Novel non-fiber optical metamaterial waveguide for monitoring canal and pipeline structures

Abstract

The electromagnetic metamaterials are the recent entrants, into the classification of smart materials for structural health monitoring (SHM). Their applications in SHM have raised the curiosity due to their rapid executable speeds in wide-frequency domains. The speed of obtaining health output signals for engineering structures is about 1/100th of the time taken by existing smart material-based frequency domain techniques such as piezoelectric material-based techniques. Recently, we developed an ultra-sensitive near-field sensing technique using metamaterial localized surface plasmon (LSP) ‘sensor’ which produced diagnosable ‘confined surface electromagnetic waves’ for SHM. This paper presents the same near-field sensing technique in the frequency domain but using metamaterial ‘waveguides’ based on propagating surface plasmon polaritons (SPPs)/surface waves.

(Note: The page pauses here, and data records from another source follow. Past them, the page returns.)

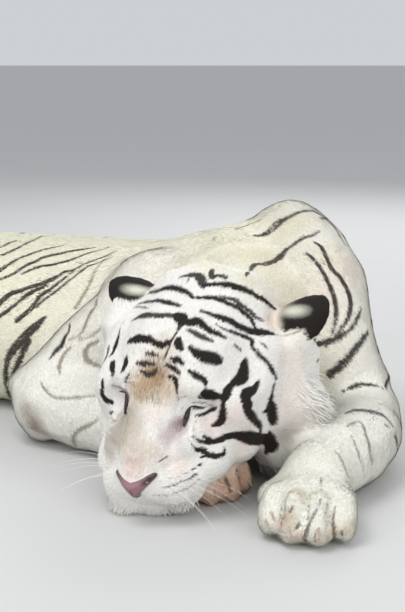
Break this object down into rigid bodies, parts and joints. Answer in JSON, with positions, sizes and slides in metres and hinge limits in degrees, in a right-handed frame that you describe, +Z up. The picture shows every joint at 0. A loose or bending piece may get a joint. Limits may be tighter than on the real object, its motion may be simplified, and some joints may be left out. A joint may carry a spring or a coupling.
{
  "type": "white tiger",
  "caption": "Life-size still model of a white tiger asleep on its belly, head turned to one side and resting on a folded forearm, the other forearm laid forwards",
  "frame": {"origin": "on the floor under the middle of the chest, on the flat face of the belly that rests on the floor", "axes": "+Z up; the trunk runs towards -X and a little +Y from the shoulders, so X is the longest extent; the head lies towards -Y"},
  "size_m": [1.604, 1.3604, 0.4071],
  "materials": {
    "white_coat": "short dense fur, cream white with dark brown stripes",
    "ear_coat": "short black fur with a white spot on the back",
    "eyelid": "thin matt bare skin",
    "nose_leather": "moist pebbled pink skin",
    "claw_horn": "smooth horn"
  },
  "bodies": {
    "root": {"chest": "white_coat", "claw_fore_left_1": "claw_horn", "claw_fore_left_2": "claw_horn", "claw_fore_left_3": "claw_horn", "claw_fore_left_4": "claw_horn", "claw_fore_right_1": "claw_horn", "claw_fore_right_2": "claw_horn", "claw_fore_right_3": "claw_horn", "claw_fore_right_4": "claw_horn", "claw_hind_left_1": "claw_horn", "claw_hind_left_2": "claw_horn", "claw_hind_left_3": "claw_horn", "claw_hind_left_4": "claw_horn", "claw_hind_right_1": "claw_horn", "claw_hind_right_2": "claw_horn", "claw_hind_right_3": "claw_horn", "claw_hind_right_4": "claw_horn", "ear_left": "ear_coat", "ear_right": "ear_coat", "eye_left": "eyelid", "eye_right": "eyelid", "forearm_left": "white_coat", "forearm_right": "white_coat", "forepaw_left": "white_coat", "forepaw_right": "white_coat", "head": "white_coat", "hindpaw_left": "white_coat", "hindpaw_right": "white_coat", "loin": "white_coat", "neck": "white_coat", "nose": "nose_leather", "shank_left": "white_coat", "shank_right": "white_coat", "tail_1": "white_coat", "tail_2": "white_coat", "tail_3": "white_coat", "tail_4": "white_coat", "thigh_left": "white_coat", "thigh_right": "white_coat", "upper_arm_left": "white_coat", "upper_arm_right": "white_coat"}
  },
  "joints": []
}
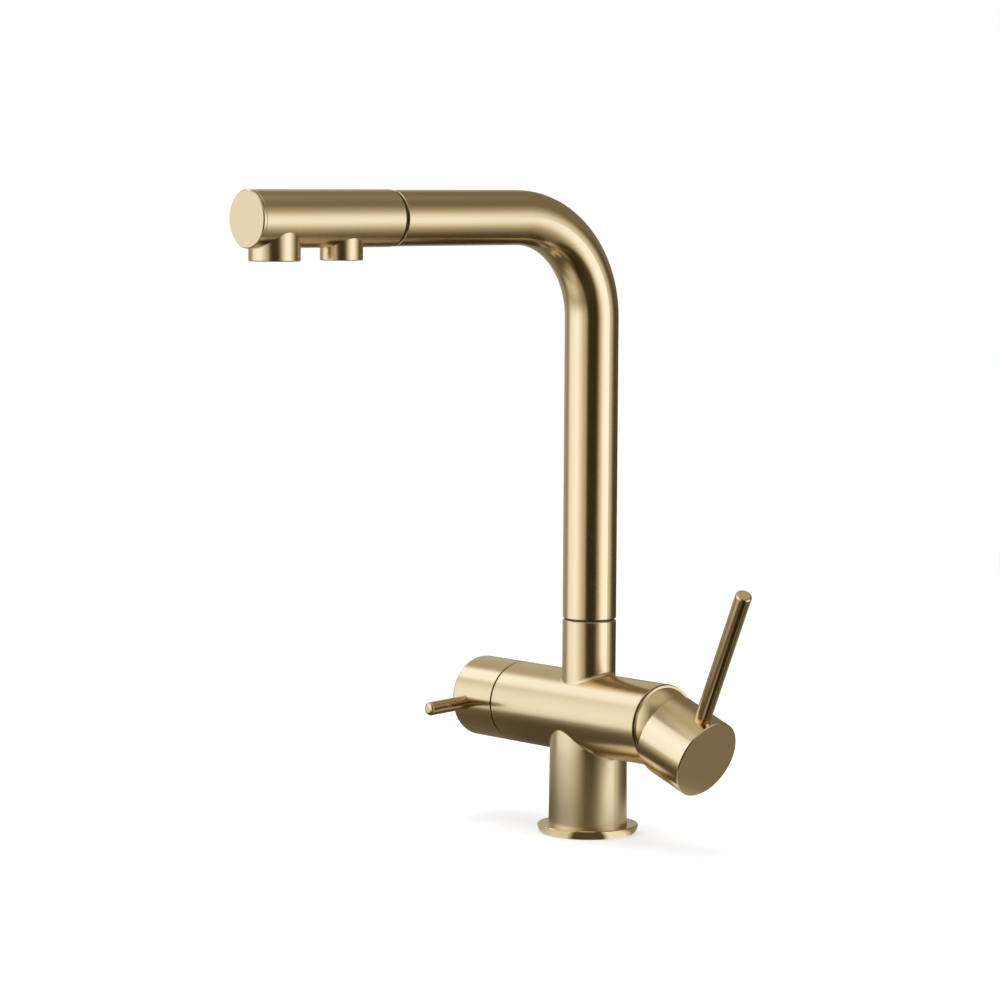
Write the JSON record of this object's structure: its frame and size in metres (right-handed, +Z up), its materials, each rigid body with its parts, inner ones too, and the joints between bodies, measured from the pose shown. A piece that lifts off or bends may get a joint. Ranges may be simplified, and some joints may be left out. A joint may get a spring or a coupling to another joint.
{
  "type": "three way filtered water tap",
  "caption": "Deck-mounted kitchen mixer tap with an L-shaped swivel spout, a side mixing lever, a quarter-turn filtered-water lever and separate outlets for mixed and filtered water.",
  "frame": {"origin": "centre of the base flange's underside, on the column's axis, at the height of the worktop", "axes": "+Z up along the column, -Y along the spout arm, +X towards the mixing lever"},
  "size_m": [0.2255, 0.2482, 0.3362],
  "materials": {
    "satin_gold": "fine satin brushed, gold coloured coating",
    "polished_gold": "polished, gold coloured coating",
    "plain_brass": "turned, uncoated",
    "black_rubber": "matte",
    "black_plastic": "smooth moulded",
    "white_plastic": "smooth moulded",
    "grey_plastic": "smooth moulded",
    "ceramic": "lapped",
    "steel": "turned"
  },
  "bodies": {
    "base": {"body_casting": "satin_gold", "base_flange": "polished_gold", "base_seal": "black_rubber", "swivel_washer": "black_plastic", "spout_retaining_screw": "steel", "cartridge_seals": "black_rubber", "cartridge_base": "grey_plastic", "cartridge_body": "grey_plastic", "cartridge_fixed_disc": "ceramic", "cartridge_nut": "plain_brass", "dome_cover": "satin_gold", "filter_valve_body": "plain_brass", "filter_valve_gasket": "black_rubber", "filter_fixed_disc": "ceramic"},
    "spout_assembly": {"spout_tube": "satin_gold", "spout_spigot": "plain_brass", "spout_o_rings": "black_rubber", "filter_tube": "white_plastic", "filter_tube_foot": "plain_brass", "filter_tube_o_ring": "black_rubber", "head_connector": "plain_brass", "head_gasket": "black_rubber", "head_shell": "satin_gold", "head_end_cap": "satin_gold", "head_waterway": "white_plastic", "main_aerator_housing": "plain_brass", "main_aerator_insert": "grey_plastic", "filter_aerator_housing": "plain_brass", "filter_aerator_insert": "grey_plastic"},
    "mixer_rotor": {"cartridge_turret": "grey_plastic", "cartridge_pivot_pin": "steel"},
    "mixer_slider": {"cartridge_disc_carrier": "grey_plastic", "cartridge_moving_disc": "ceramic"},
    "mixer_handle": {"cartridge_stem": "steel", "mixer_cap": "satin_gold", "mixer_lever": "polished_gold", "mixer_grub_screw": "steel"},
    "filter_handle": {"filter_valve_spindle": "plain_brass", "filter_rotor_disc": "ceramic", "filter_cap": "satin_gold", "filter_lever": "polished_gold", "filter_grub_screw": "steel"}
  },
  "joints": [
    {"name": "spout_swivel", "type": "hinge", "parent": "base", "child": "spout_assembly", "pos_m": [0, 0, 0.1123], "axis": [0, 0, 1], "continuous": true},
    {"name": "mixer_turn", "type": "hinge", "parent": "base", "child": "mixer_rotor", "pos_m": [0.0508, 0, 0.063], "axis": [1, 0, 0], "range_deg": [-64, 36]},
    {"name": "mixer_tilt", "type": "hinge", "parent": "mixer_rotor", "child": "mixer_handle", "pos_m": [0.0508, 0, 0.063], "axis": [0, 0.9703, 0.2419], "range_deg": [-25, 0]},
    {"name": "mixer_slide", "type": "slide", "parent": "mixer_rotor", "child": "mixer_slider", "axis": [0, -0.2419, 0.9703], "range_m": [-0.0037, 0]},
    {"name": "filter_turn", "type": "hinge", "parent": "base", "child": "filter_handle", "pos_m": [-0.076, 0, 0.063], "axis": [1, 0, 0], "range_deg": [-90, 0]}
  ],
  "couplings": [
    {"joint": "mixer_slide", "follows": "mixer_tilt", "m_per_rad": 0.0083}
  ]
}
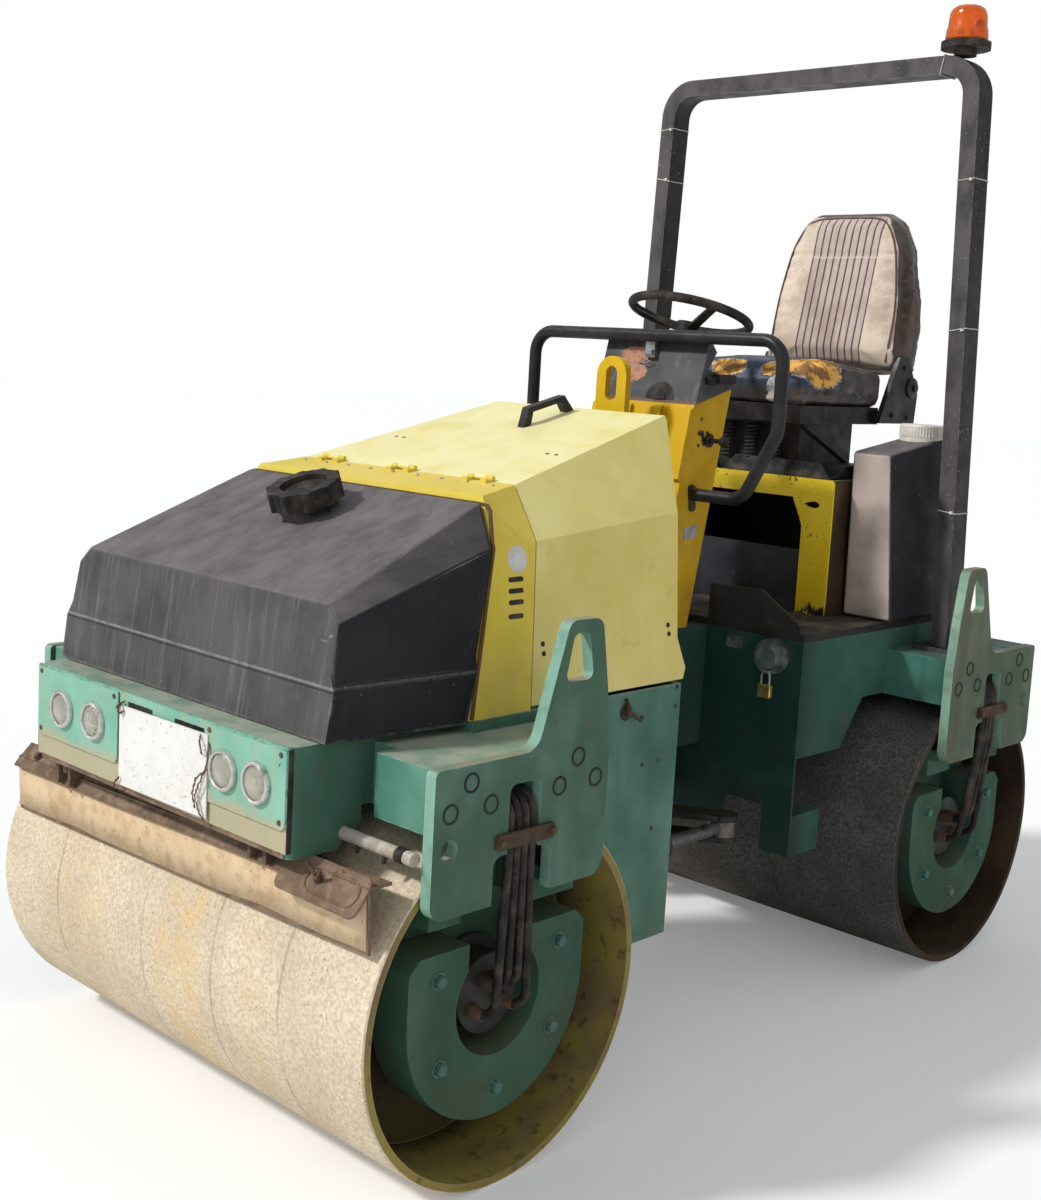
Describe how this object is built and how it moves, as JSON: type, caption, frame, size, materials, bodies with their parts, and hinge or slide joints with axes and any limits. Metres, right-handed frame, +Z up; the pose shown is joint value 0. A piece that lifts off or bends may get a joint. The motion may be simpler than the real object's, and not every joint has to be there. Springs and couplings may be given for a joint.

For the experiments, a novel robust metamaterial waveguide coupling zone was designed and applied for monitoring longitudinal and lateral displacements in civil engineering prototype structures such as channels and pipelines. In the context of SHM, coupling zone and metamaterial waveguide resemble fiber Bragg grating (FBG) sensor and optical fiber waveguide, respectively. Thus, if properly realized, these metamaterials can co-exist with the existing FBG/optical fiber techniques for applications in civil engineering.